How do I prepare for dust on safari?
Pack face masks or buffs—essential for breathing on dusty tracks during dry season. Bring plastic bags for camera equipment between drives. Wear neutral colours that don't show dust as dramatically. Pack eye drops if you're sensitive. Most importantly, accept that dust is part of the authentic experience.
Why is sleep so important on safari?
Early mornings (5:30am wake-ups) deliver the best wildlife activity and magical light. You cannot sustain this rhythm without proper rest. Embrace midday downtime—this isn't wasted time, it's when you process what you've seen, hydrate, and prepare for afternoon drives. Sleep is essential for experiencing safari fully and being present when the magic happens.
Should I trust my safari guide?
Completely. Experienced guides read animal behaviour you'll never notice. They know where to position for sightings, when to wait, when to move. Tell them what you're hoping to find and let them use their expertise. The best sightings often come when you trust the guide rather than following predictable routes or what you've read online. Their knowledge transforms a game drive from transport to education.
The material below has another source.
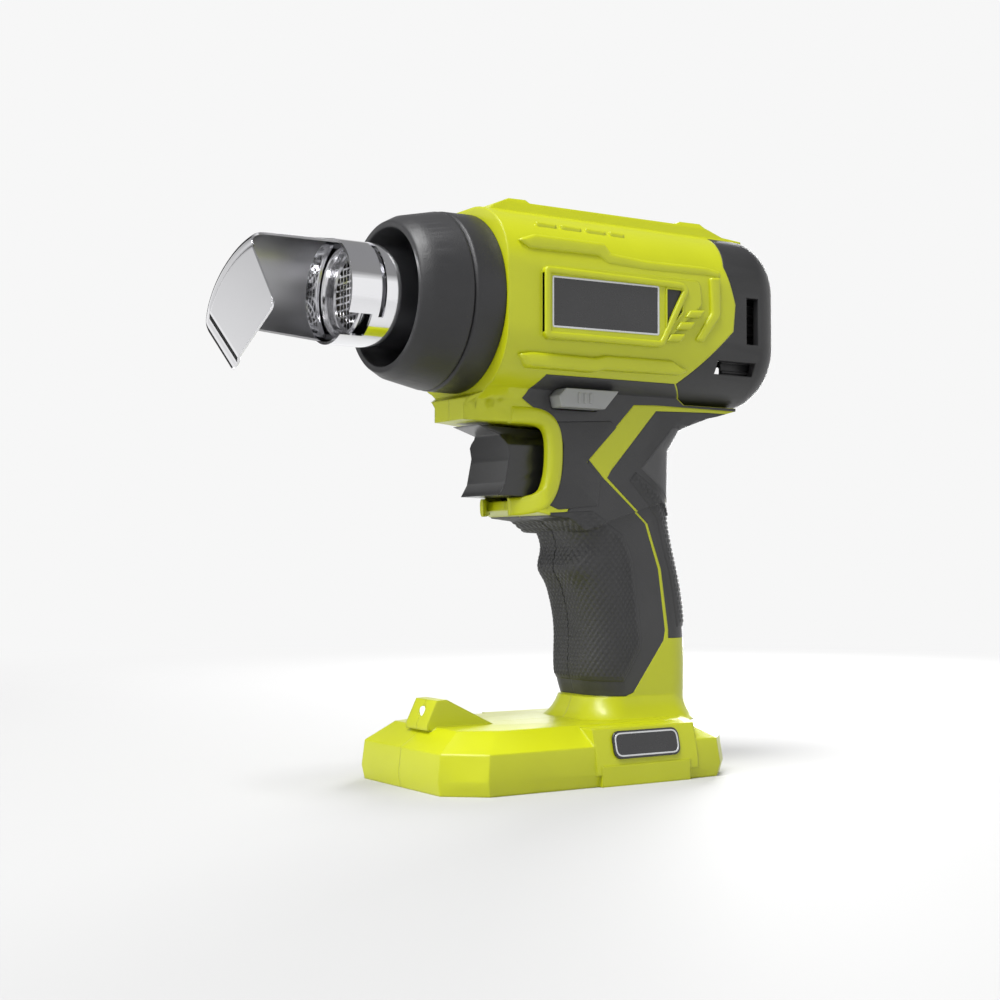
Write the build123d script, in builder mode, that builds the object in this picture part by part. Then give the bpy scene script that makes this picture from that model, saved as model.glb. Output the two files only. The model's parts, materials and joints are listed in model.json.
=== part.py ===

What if I don't see the Big Five?
Wildlife sightings aren't guaranteed—and that's the point. You're witnessing real wilderness, not a zoo. Some drives are quiet; the leopard everyone saw yesterday might have vanished. But this unpredictability makes each sighting electric. Safari is about appreciating the whole ecosystem, not ticking off a checklist. The quiet moments build anticipation and make each encounter more meaningful.